Питер не без удовольствия поставил об этом в известность своего отца. Он без предупреждения явился к нему в клинику. Бедная секретарша — его любовница и половая тряпка — так оторопела, что без звука сразу же пропустила его в кабинет, хотя в приемной была порядочная очередь больных. Доктор Куот поздравил сына, поставив себе в заслугу то, что уговорил его не уходить от Голдхендлера, и предложил ему вернуться домой. Питер ответил, что домой он никогда не вернется, но, если отец хочет, он готов и дальше вносить свою долю в квартирную плату. Доктор Куот — по выражению Питера, «втоптанный в грязь» — это предложение отклонил. Так, по крайней мере, об этой встрече рассказывал сам Питер.

Тогда — да и всегда — мне было жаль доктора Куота. Он был выдающимся хирургом и умным, порядочным человеком. Питер был — и остался — шалопаем. Созданный им образ отца-врача в романе «Сара лишается невинности» — это одно из самых хамских проявлений куотовского восприятия американского еврейского опыта. Говорят, доктор Куот упомянул об этом на смертном одре, добавив, что у Питера было не очень счастливое детство, и он не таит на него зла. Мне об этом рассказал лечащий врач доктора Куота.

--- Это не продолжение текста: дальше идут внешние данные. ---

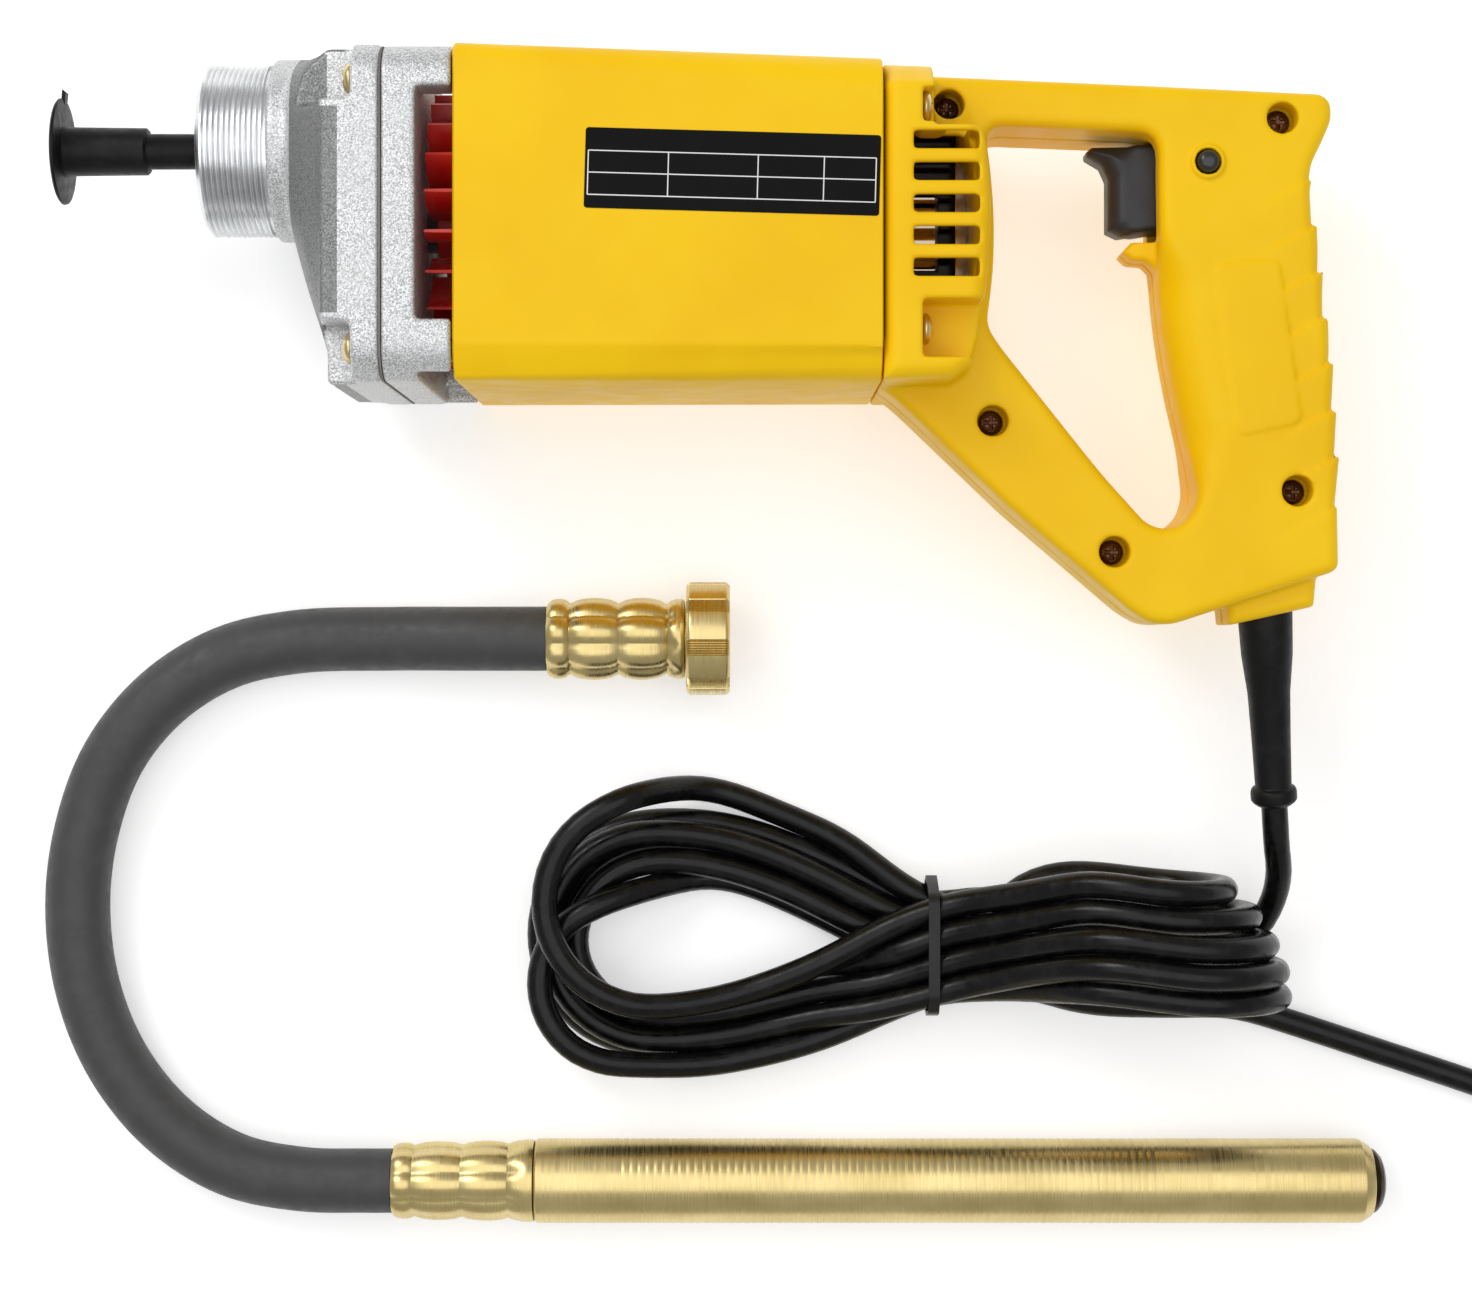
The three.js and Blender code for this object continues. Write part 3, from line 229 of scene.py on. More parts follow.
def settled(route, rounds=160, smoothing=0.5, homing=0.01, pushing=0.3, neighbours=7, lead=12):
    """Lets the hank's strands push each other a diameter apart, stay smooth and lie on the floor.

    The first `lead` points stay where they are. Points fewer than `neighbours` apart along the cord
    don't push each other.
    """
    rest = np.array([tuple(p) for p in route])
    place = rest.copy()
    lengths = np.linalg.norm(np.diff(rest, axis=0), axis=1)
    order = np.arange(len(rest))
    near = np.abs(order[:, None] - order) < neighbours
    free = ((rest[:, 1] < HANK_TOP_Y) | (rest[:, 0] < WAIST_X)) & (rest[:, 0] < HANK_END_X)
    free[:lead] = False
    room_under = TIE_ROOM * np.exp(-(((rest[:, 0] - WAIST_X) / 14) ** 2))
    for _ in range(rounds):
        bend = np.zeros_like(place)
        bend[2:-2] = (4 * (place[1:-3] + place[3:-1]) - place[:-4] - place[4:]) / 6 - place[2:-2]
        push = smoothing * bend + homing * (rest - place)
        gaps = place[:, None] - place
        apart = np.sqrt((gaps**2).sum(2))
        overlap = np.where(near, 0, np.maximum(CORD_D + STRAND_ROOM - apart, 0)) / np.maximum(apart, 0.5)
        push += pushing * (overlap[..., None] * gaps).sum(1)
        place[free] += push[free]
        for first in (0, 1):
            a, b = place[first:-1:2], place[first + 1 :: 2]
            edge = b - a
            size = np.linalg.norm(edge, axis=1)
            shift = 0.5 * edge * ((size - lengths[first::2]) / size)[:, None]
            a[free[first:-1:2]] += shift[free[first:-1:2]]
            b[free[first + 1 :: 2]] -= shift[free[first + 1 :: 2]]
        place[:, 2] = np.maximum(place[:, 2], LAYER[0] + room_under)
    eased = 0.5 * place[1:-1] + 0.25 * (place[:-2] + place[2:])
    place[1:-1][free[1:-1]] = eased[free[1:-1]]
    return [Vector(p) for p in place]


# ------------------------------------------------------------------ materials

LEVELS = (0.35, 0.65)  # where a noise texture, which seldom leaves these, goes from none to full


class Nodes:
    """Short ways to add nodes to one material."""

    def __init__(self, name):
        self.material = bpy.data.materials.new(name)
        self.material.use_nodes = True
        self.tree = self.material.node_tree
        self.shader = self.tree.nodes["Principled BSDF"]
        self.place = self.tree.nodes.new("ShaderNodeTexCoord").outputs["Object"]

    def link(self, source, target):
        """Feeds one socket from another."""
        self.tree.links.new(source, target)

    def noise(self, size_mm, detail=3.0, stretch=(1, 1, 1)):
        """Noise of about that feature size, from 0 to 1, stretched along the frame's axes."""
        mapping = self.tree.nodes.new("ShaderNodeMapping")
        mapping.inputs["Scale"].default_value = [1 / (size_mm * MM * s) for s in stretch]
        self.link(self.place, mapping.inputs["Vector"])
        noise = self.tree.nodes.new("ShaderNodeTexNoise")
        noise.inputs["Scale"].default_value = 1.0
        noise.inputs["Detail"].default_value = detail
        self.link(mapping.outputs["Vector"], noise.inputs["Vector"])
        return noise.outputs["Fac"]

    def range(self, source, low, high, span=LEVELS):
        """The source, from one span to another."""
        node = self.tree.nodes.new("ShaderNodeMapRange")
        node.inputs["From Min"].default_value, node.inputs["From Max"].default_value = span
        node.inputs["To Min"].default_value, node.inputs["To Max"].default_value = low, high
        self.link(source, node.inputs["Value"])
        return node.outputs["Result"]

    def mix(self, factor, first, second):
        """A colour between two, each a tuple or a socket."""
        node = self.tree.nodes.new("ShaderNodeMix")
        node.data_type = "RGBA"
        self.link(factor, node.inputs["Factor"])
        for value, socket in ((first, node.inputs[6]), (second, node.inputs[7])):
            if isinstance(value, tuple):
                socket.default_value = (*value, 1.0)
            else:
                self.link(value, socket)
        return node.outputs[2]

    def bump(self, *layers):
        """Bumps of (height source, depth in mm), one on the other."""
        normal = None
        for source, depth in layers:
            node = self.tree.nodes.new("ShaderNodeBump")
            node.inputs["Strength"].default_value = 1.0
            node.inputs["Distance"].default_value = depth * MM
            self.link(source, node.inputs["Height"])
            if normal:
                self.link(normal, node.inputs["Normal"])
            normal = node.outputs["Normal"]
        self.link(normal, self.shader.inputs["Normal"])

    def edge_wear(self):
        """0 on flat ground, 1 on sharp convex edges."""
        geometry = self.tree.nodes.new("ShaderNodeNewGeometry")
        return self.range(geometry.outputs["Pointiness"], 0.0, 1.0, (0.58, 0.72))

    def set(self, **values):
        """Uniform values on the shader's own sockets."""
        for name, value in values.items():
            self.shader.inputs[name.replace("_", " ")].default_value = value


def moulded(name, colour, deep, roughness, grain=0.02, grain_mm=0.5, wear=None, **more):
    """Moulded plastic: slow colour drift, faint flow marks, fine grain, and paler worn edges."""
    n = Nodes(name)
    drift = n.range(n.noise(38, 2), 0.0, 1.0)
    base = n.mix(drift, deep, colour)
    if wear:
        base = n.mix(n.edge_wear(), base, wear)
    n.link(base, n.shader.inputs["Base Color"])
    patches = n.noise(9, 4)
    n.link(n.range(patches, roughness - 0.06, roughness + 0.07), n.shader.inputs["Roughness"])
    n.bump((n.noise(grain_mm, 2), grain), (n.noise(14, 2, (3, 1, 1)), 0.05))
    n.set(**more)
    return n.material


def sand_cast(name, shade=1.0):
    """Cast aluminium: bright and dark specks under a millimetre across, pitted all over. A shade below one
    darkens all its colours, as painted shade on hollows that the light doesn't reach."""
    n = Nodes(name)
    speck = n.range(n.noise(0.45, 3), 0.0, 1.0, (0.38, 0.62))
    cloud = n.range(n.noise(16, 3), 0.0, 0.4)
    # shade scales every colour; below one it is painted shade
    dark, bright, dull = ((g * shade, 1.01 * g * shade, 1.02 * g * shade) for g in (0.32, 0.86, 0.6))
    base = n.mix(speck, dark, bright)
    n.link(n.mix(cloud, base, dull), n.shader.inputs["Base Color"])
    n.link(n.range(n.noise(0.8, 3), 0.34, 0.6), n.shader.inputs["Roughness"])
    n.bump((n.noise(0.7, 3), 0.16), (n.noise(5, 2), 0.12))
    n.set(Metallic=0.55)
    return n.material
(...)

— Ты с ума сошел! — сказала мама. — Зачем тебе переезжать? Вот теперь-то ты можешь в самом деле скопить денег Зачем платить их какому-то дураку домовладельцу? У тебя здесь хорошая комната, и ты можешь с нами столковаться, это твой дом. Не иди в компаньоны к этому Питеру Куоту! От компаньонства всегда одни только неприятности!

— Это так глупо! — сказала Ли. — Берни жил дома, пока не окончил ординатуру.